Eight years later, Brown coined the name “Sagittarius A*” for the black hole. He used the asterisk to distinguish the compact radio source from other elements of the galactic center. Jotting down ideas on a yellow notepad one morning, he thought about his doctorate dissertation. In atomic physics, scientists indicate high energy states with the symbol. By analogy, he thought using the “star” would convey the small, bright radio source.
The name stuck.
“I was trying to make sure I passed the laugh test.”
While Brown and Goss continued their research on the galactic center over the years, Balick’s interests took him elsewhere. He developed an expertise in planetary nebulas, the clouds of gas and dust jettisoned by dying stars.
Today, some of the scientists who researched Sagittarius A in the 1970s are gone. Lo and Brown have since died.
Balick, a retired University of Washington professor, didn’t get a sneak peek of the photograph of his discovery. Instead, the octogenarian waited for the Event Horizon Telescope’s announcement to finally meet his elusive friend, just before hitting the road to visit his grandchildren. It was as if he were an ordinary member of the general public.
Sgr A*’s mug was just as Balick imagined: a dead ringer for the first black hole photo released in 2019. Its predecessor was a much larger supermassive black hole at the center of the Messier 87 galaxy.
“If it looked much different, then general relativity would need a major makeover,” he said.
He only wished Brown were alive to see it, too.
Credit: NRAO / AUI / NSF
The rabid attention for Sgr A* brought back memories for Goss but still no feelings of jealousy, he said.
Arriving at this point required the efforts of a whole community of scientists.

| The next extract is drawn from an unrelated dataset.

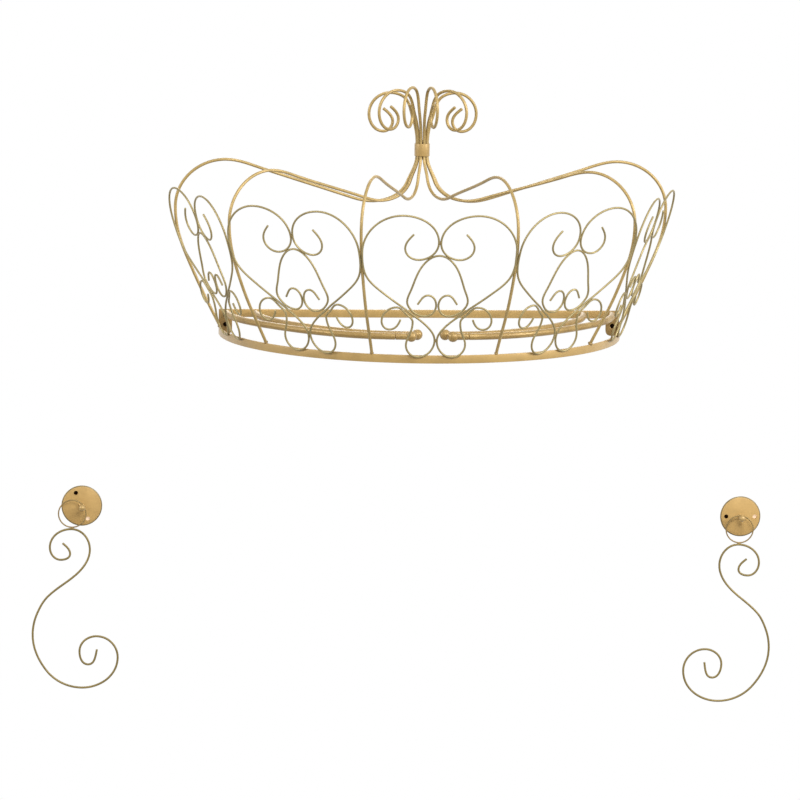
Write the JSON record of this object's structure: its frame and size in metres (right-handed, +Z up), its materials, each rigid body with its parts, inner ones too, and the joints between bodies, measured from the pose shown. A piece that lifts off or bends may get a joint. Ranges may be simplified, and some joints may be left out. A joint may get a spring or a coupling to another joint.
{
  "type": "bed crown canopy",
  "caption": "Half-round crown of scrolled steel wire on a flat strap, hung on the wall with curved curtain rods inside, and a pair of ringed holdback hooks.",
  "frame": {"origin": "middle of the back bar's rear face, on the wall", "axes": "+X to the right along the wall, +Y into the wall, +Z up"},
  "size_m": [1.1134, 0.3781, 0.9345],
  "materials": {
    "gold_paint": "satin gold paint"
  },
  "bodies": {
    "crown": {"base_strap": "gold_paint", "back_bar": "gold_paint", "left_screw_tab": "gold_paint", "right_screw_tab": "gold_paint", "rib_1": "gold_paint", "rib_2": "gold_paint", "rib_3": "gold_paint", "rib_4": "gold_paint", "rib_5": "gold_paint", "rib_6": "gold_paint", "plume_collar": "gold_paint", "panel_1_left_scroll": "gold_paint", "panel_1_right_scroll": "gold_paint", "panel_1_teardrop": "gold_paint", "panel_2_left_scroll": "gold_paint", "panel_2_right_scroll": "gold_paint", "panel_2_teardrop": "gold_paint", "panel_3_left_scroll": "gold_paint", "panel_3_right_scroll": "gold_paint", "panel_3_teardrop": "gold_paint", "panel_4_left_scroll": "gold_paint", "panel_4_right_scroll": "gold_paint", "panel_4_teardrop": "gold_paint", "panel_5_left_scroll": "gold_paint", "panel_5_right_scroll": "gold_paint", "panel_5_teardrop": "gold_paint", "left_outer_rod": "gold_paint", "right_outer_rod": "gold_paint", "left_inner_rod": "gold_paint", "right_inner_rod": "gold_paint", "left_holdback_plate": "gold_paint", "left_holdback_stud": "gold_paint", "right_holdback_plate": "gold_paint", "right_holdback_stud": "gold_paint"},
    "left_outer_finial": {"left_outer_finial": "gold_paint"},
    "right_outer_finial": {"right_outer_finial": "gold_paint"},
    "left_inner_finial": {"left_inner_finial": "gold_paint"},
    "right_inner_finial": {"right_inner_finial": "gold_paint"},
    "left_hook": {"left_holdback_ring": "gold_paint", "left_holdback_hook": "gold_paint"},
    "right_hook": {"right_holdback_ring": "gold_paint", "right_holdback_hook": "gold_paint"}
  },
  "joints": [
    {"name": "left_outer_finial_pull", "type": "slide", "parent": "crown", "child": "left_outer_finial", "axis": [0.9986, -0.0523, 0], "range_m": [0, 0.008]},
    {"name": "right_outer_finial_pull", "type": "slide", "parent": "crown", "child": "right_outer_finial", "axis": [-0.9986, -0.0523, 0], "range_m": [0, 0.008]},
    {"name": "left_inner_finial_pull", "type": "slide", "parent": "crown", "child": "left_inner_finial", "axis": [0.9986, -0.0523, 0], "range_m": [0, 0.008]},
    {"name": "right_inner_finial_pull", "type": "slide", "parent": "crown", "child": "right_inner_finial", "axis": [-0.9986, -0.0523, 0], "range_m": [0, 0.008]},
    {"name": "left_hook_swing", "type": "hinge", "parent": "crown", "child": "left_hook", "pos_m": [-0.502, -0.014, -0.292], "axis": [0, 1, 0], "range_deg": [-75, 75]},
    {"name": "right_hook_swing", "type": "hinge", "parent": "crown", "child": "right_hook", "pos_m": [0.49, -0.014, -0.306], "axis": [0, 1, 0], "range_deg": [-75, 75]}
  ]
}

Donald Lynden-Bell, for one, is “an unsung hero,” he said, having brought about a theoretical understanding of compact radio sources at the centers of galaxies, quasars, and black holes. And the dozen or so electrical and mechanical engineers who built the Green Bank radio telescope array deserve recognition, too.
“It’s an incredible achievement of many, many people,” he said. “Those of us who ended up doing the observations were just standing on their shoulders.”